I had to guess what my older brother was think­ing. It was not something he cared to share with me… At night we undressed and got into bed and fell asleep without taking advan­tage of the dark to unburden our hearts to each other. It strikes me as strange now. It didn’t then… What I didn’t say, across the few feet that separated our two beds, was that I could­n’t under­stand how it had happened to us. It seemed like a mistake… I had to find an expla­na­tion other than the real one, which was that we were no more immune to misfor­tune than anybody else, and the idea that kept recur­ring to me, perhaps because of that pacing the floor with my father, was that I had inadver­tently walked through a door that I should­n’t have gone through and could­n’t get back to the place I hadn’t meant to leave. Actually, it was the other way round: I hadn’t gone anywhere and nothing was changed, so far as the roof over our heads was concerned, it was just that she was in the cemetery.

It’s not fair to describe So Long, See You Tomorrow as a book strictly about loss; the plot revolves around a murder, the details of which are revealed slowly. But all of the charac­ters feel loss of some form or anoth­er—death, betrayal, separation, regret.

It’s a beautiful book. You can probably find it in your local used-book store, and on Amazon.

Great Reads: The Sense of an Ending

…when you are young, you think you can predict the likely pains and bleak­nesses that age might bring. You imagine yourself being lonely, divorced, widowed; children growing away from you, friends dying. You imagine the loss of status, the loss of desire—and desir­abil­i­ty… What you fail to do is look ahead, and then imagine yourself looking back from that future point. Learning the new emotions that time brings. Discov­er­ing, for example, that as the witnesses to your life dimin­ish, there is less corrob­o­ra­tion, and there­fore less certainty, as to what you are or have been. Even if you have assid­u­ously kept record­s—in words, sound, pictures—you may find that you have attended to the wrong kind of record-keeping.

Sense of an Ending is a short and wonderful book, a slim 180 pages readable in a single sitting. There’s much to savor, though, and like Marilynne Robinson or Alice Munro, Barnes chooses every word carefully and precisely. Highly recommended. Amazon

Alice Munro

Funny how quickly six weeks can pass without an update; I’ve been meaning to finish my series on e-mail deliv­ery, and maybe write more about some of the music and books I’ve been appreciating lately.

This passage from The Love of a Good Woman by Alice Munro caught me today:

She still says this every once in awhile.

“What I remember most is that I could­n’t touch you and wondering if you understood.”
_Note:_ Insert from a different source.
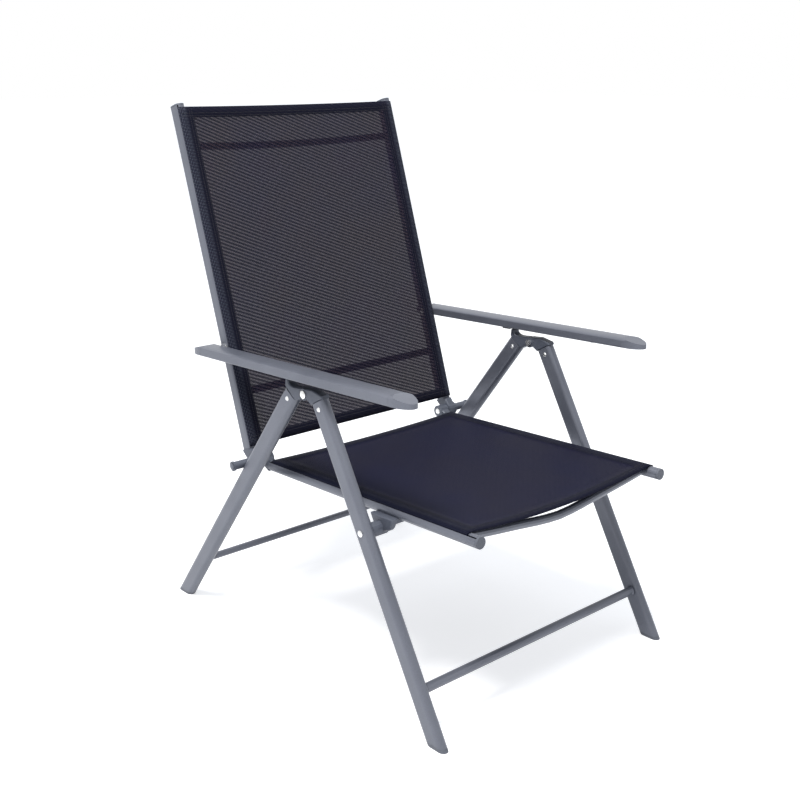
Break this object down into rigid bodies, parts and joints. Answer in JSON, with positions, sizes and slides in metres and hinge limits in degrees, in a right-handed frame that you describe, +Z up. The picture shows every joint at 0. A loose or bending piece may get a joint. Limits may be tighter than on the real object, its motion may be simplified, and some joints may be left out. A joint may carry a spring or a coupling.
{
  "type": "folding sling patio chair",
  "caption": "High-back folding patio chair: grey flat-oval tube frame, dark mesh slings, armrests with notched racks for reclining.",
  "frame": {"origin": "middle of the footprint's bounding box, on the floor", "axes": "+X across the chair, +Y to the rear, +Z up; the sitter faces -Y"},
  "size_m": [0.6772, 0.893, 1.0811],
  "materials": {
    "painted_tube": "satin blue-grey powder coat on tube",
    "painted_casting": "satin blue-grey coat on castings and sleeves",
    "end_plug": "matte grey moulded plastic",
    "zinc_fastener": "bright zinc plate",
    "rack_plastic": "black moulded plastic",
    "mesh_fabric": "coated open-weave mesh, dark navy with a brown cast"
  },
  "bodies": {
    "rear_leg_frame": {"rear_leg_left": "painted_tube", "rear_leg_right": "painted_tube", "rear_crossbar": "painted_tube", "rear_hinge_insert_left": "painted_casting", "rear_hinge_insert_right": "painted_casting", "rear_insert_rivet_left": "zinc_fastener", "rear_insert_rivet_right": "zinc_fastener", "rear_foot_left": "end_plug", "rear_foot_right": "end_plug"},
    "front_leg_frame": {"front_leg_left": "painted_tube", "front_leg_right": "painted_tube", "front_crossbar": "painted_tube", "front_hinge_insert_left": "painted_casting", "front_hinge_insert_right": "painted_casting", "front_insert_rivet_left": "zinc_fastener", "front_insert_rivet_right": "zinc_fastener", "front_foot_left": "end_plug", "front_foot_right": "end_plug", "apex_bolt_left": "zinc_fastener", "apex_bolt_right": "zinc_fastener", "seat_bolt_left": "zinc_fastener", "seat_bolt_right": "zinc_fastener"},
    "seat_frame": {"seat_rail_left": "painted_tube", "seat_rail_right": "painted_tube", "seat_rail_cap_left": "end_plug", "seat_rail_cap_right": "end_plug", "seat_front_bow": "painted_tube", "seat_rear_bar": "painted_tube", "seat_sling": "mesh_fabric", "seat_pivot_bracket_left": "painted_casting", "seat_pivot_bracket_right": "painted_casting", "seat_hinge_casting_left": "painted_casting", "seat_hinge_casting_right": "painted_casting"},
    "hinge_pins": {"hinge_pin_left": "zinc_fastener", "hinge_pin_right": "zinc_fastener", "glide_sleeve_left": "painted_casting", "glide_sleeve_right": "painted_casting"},
    "back_frame": {"back_rail_left": "painted_tube", "back_rail_right": "painted_tube", "back_rail_cap_left": "end_plug", "back_rail_cap_right": "end_plug", "back_top_bar": "painted_tube", "back_lower_bar": "painted_tube", "back_sling": "mesh_fabric", "back_hinge_casting_left": "painted_casting", "back_hinge_casting_right": "painted_casting"},
    "arm_pivots": {"arm_pivot_bolt_left": "zinc_fastener", "arm_pivot_bolt_right": "zinc_fastener"},
    "armrest_left": {"armrest_left": "painted_tube", "armrest_rack_left": "rack_plastic", "armrest_front_cap_left": "painted_tube", "armrest_rear_cap_left": "painted_tube"},
    "armrest_right": {"armrest_right": "painted_tube", "armrest_rack_right": "rack_plastic", "armrest_front_cap_right": "painted_tube", "armrest_rear_cap_right": "painted_tube"}
  },
  "joints": [
    {"name": "fold", "type": "hinge", "parent": "rear_leg_frame", "child": "front_leg_frame", "pos_m": [0, -0.04733, 0.573], "axis": [1, 0, 0], "range_deg": [0, 66.5]},
    {"name": "seat_fold", "type": "hinge", "parent": "front_leg_frame", "child": "seat_frame", "pos_m": [0, -0.21118, 0.34831], "axis": [1, 0, 0], "range_deg": [-97.39, 0]},
    {"name": "pins_fold", "type": "hinge", "parent": "seat_frame", "child": "hinge_pins", "pos_m": [0, 0.17619, 0.37451], "axis": [1, 0, 0], "range_deg": [0, 90.74]},
    {"name": "recline", "type": "hinge", "parent": "hinge_pins", "child": "back_frame", "pos_m": [0, 0.17619, 0.37451], "axis": [-1, 0, 0], "range_deg": [0, 42]},
    {"name": "arms_recline", "type": "hinge", "parent": "back_frame", "child": "arm_pivots", "pos_m": [0, 0.26084, 0.5962], "axis": [-1, 0, 0], "range_deg": [-26.76, 0]},
    {"name": "armrest_fold_left", "type": "hinge", "parent": "arm_pivots", "child": "armrest_left", "pos_m": [0, 0.26084, 0.5962], "axis": [1, 0, 0], "range_deg": [-128.65, 0]},
    {"name": "armrest_fold_right", "type": "hinge", "parent": "arm_pivots", "child": "armrest_right", "pos_m": [0, 0.26084, 0.5962], "axis": [1, 0, 0], "range_deg": [-128.65, 0]}
  ],
  "couplings": [
    {"joint": "seat_fold", "follows": "fold", "ratio": -1.46},
    {"joint": "pins_fold", "follows": "fold", "ratio": 1.36},
    {"joint": "arms_recline", "follows": "recline", "ratio": -0.63},
    {"joint": "armrest_fold_left", "follows": "fold", "ratio": -1.93},
    {"joint": "armrest_fold_right", "follows": "fold", "ratio": -1.93}
  ]
}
Karin says yes. She under­stood. What she doesn’t bother to say is that back then she thought Rosemary’s sorrow was absurd. It was as if she was complaining about not being able to reach across a conti­nent. For that was what Karin had felt she had become—­some­thing immense and shimmering and suffi­cient, ridged up in pain in some places and flattened out, other­wise, into long dull distances. Away off at the edge of this was Rosemary, and Karin could reduce her, any time she liked, into a config­u­ra­tion of noisy black dots. And she herself—Kar­in—­could be stretched out like this and at the same time shrunk into the middle of her terri­tory, as tidy as a bead or a ladybug.
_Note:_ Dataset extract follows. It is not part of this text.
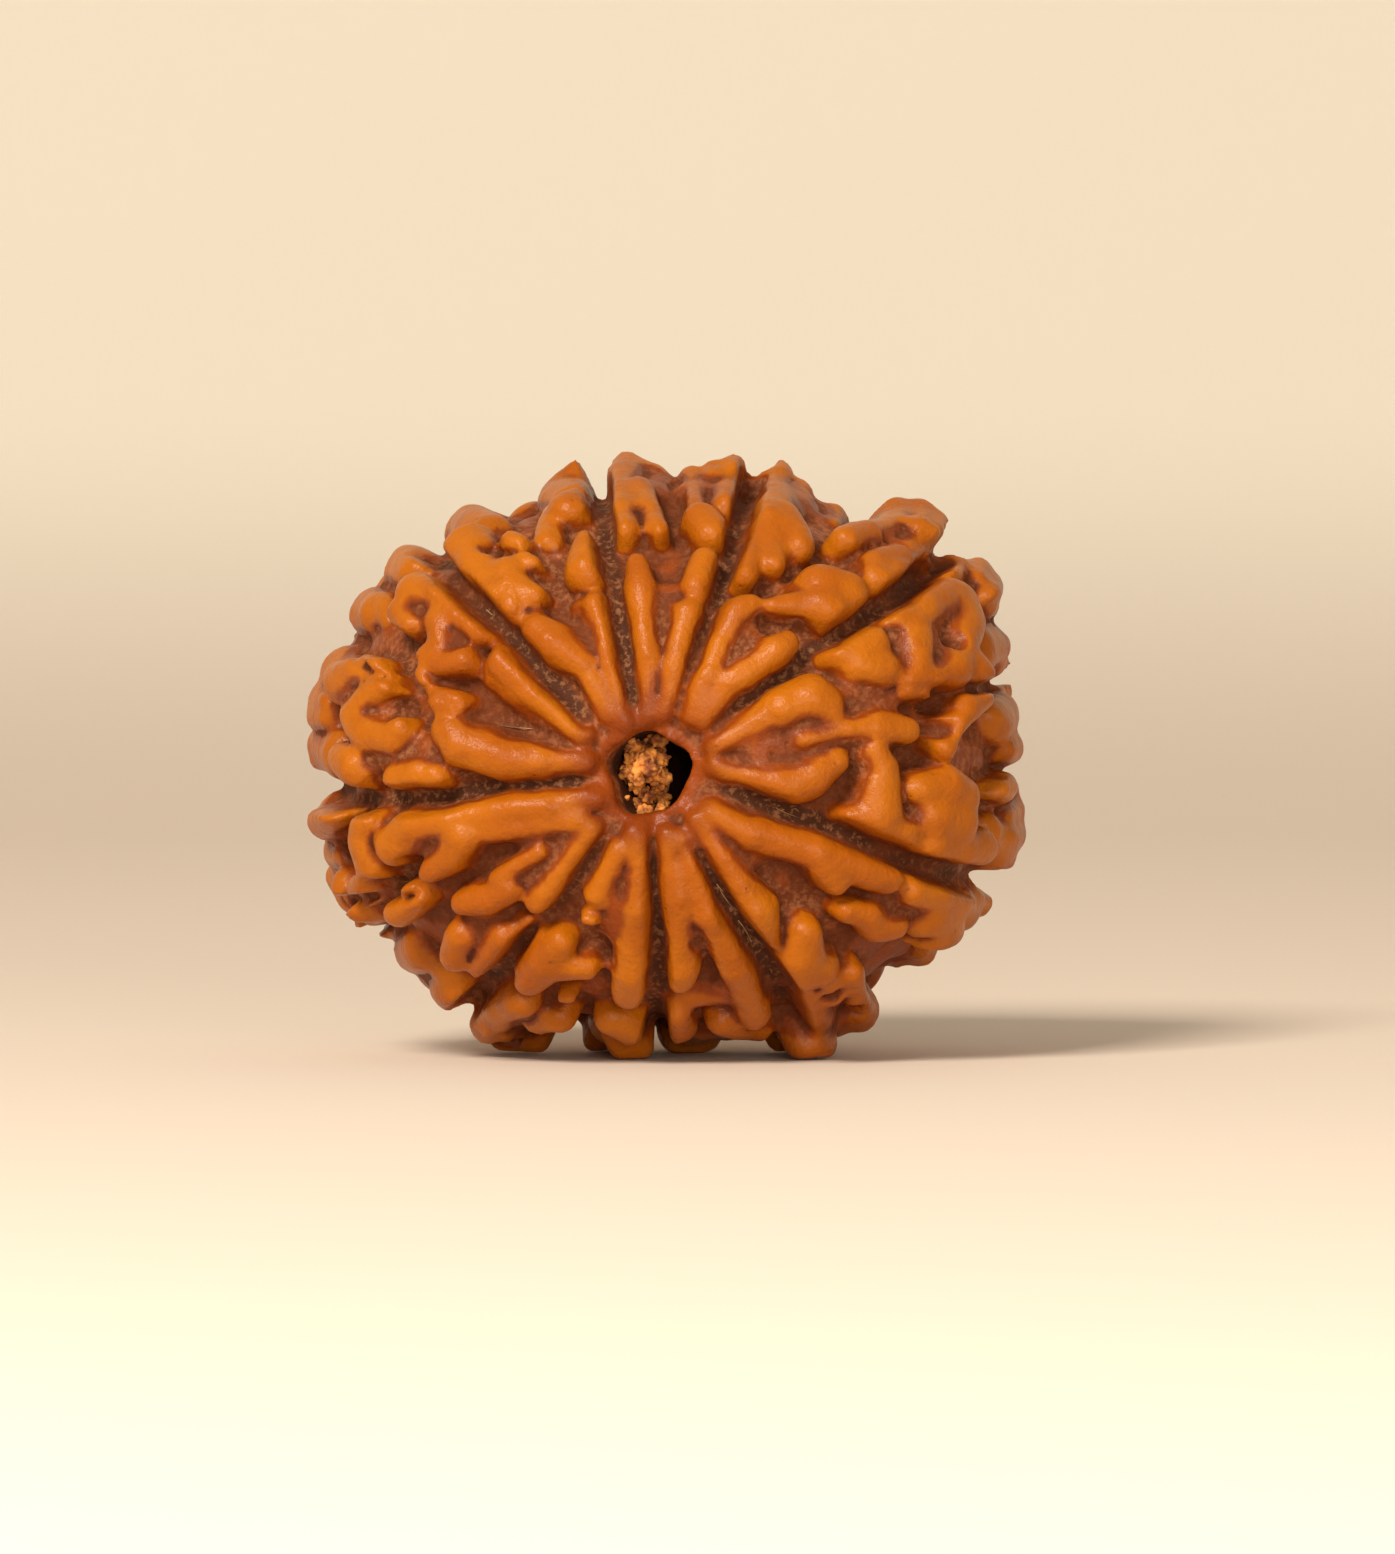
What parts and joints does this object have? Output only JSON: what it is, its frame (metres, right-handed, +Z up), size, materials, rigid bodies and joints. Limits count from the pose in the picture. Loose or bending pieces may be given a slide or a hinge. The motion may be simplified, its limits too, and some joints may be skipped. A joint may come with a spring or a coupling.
{
  "type": "rudraksha seed",
  "caption": "Dried rudraksha seed stone with knobbly ridges along its furrows and a stem channel from end to end.",
  "frame": {"origin": "the point on the surface it lies on, under the middle of its outline seen from above", "axes": "+Z up, -Y towards the end whose channel mouth is seen from the front, +X to the right as seen from there"},
  "size_m": [0.03, 0.023, 0.0252],
  "materials": {
    "stone": "hard seed stone, rubbed and oiled, orange brown on the ridges and darker in the furrows"
  },
  "bodies": {
    "root": {"rudraksha_stone": "stone"}
  },
  "joints": []
}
I find myself returning to Munro’s stories even though I’m in the middle of reading a couple of other books right now, both for their emotional immediacy and how well their length and struc­ture lends itself to my current schedule.

Home

In college all of them had studied the putative effects of deraci­na­tion, which were angst and anomie, those dull horrors of the modern world. They had been examined on the subject, had rehearsed bleak and porten­tous philoso­phies in term papers, and they had done it with the earnest suspen­sion of doubt that afflicts the highly educa­ble. And then their return to the pays natal, where the same old willows swept the same ragged lawns, where the same old prairie arose and bloomed as negli­gence permit­ted. Home. What kinder place could there be on earth, and why did it seem to them all like exile? Oh, to be passing anony­mously through an imper­sonal landscape! Oh, not to know every stump and stone, not to remember how the fields of Queen Anne’s lace figured in the childish happi­ness they had offered to their father’s hopes, God bless him.

Passages like this make me think that Marilynne Robinson may be my new favorite author. Home is a wonderful book, beautiful and moving and written with such evoca­tive, precise language. I can’t recom­mend it enough. But if my recommen­da­tion hasn’t convinced you, please read James Wood’s excellent piece in the New Yorker about Robinson and her work.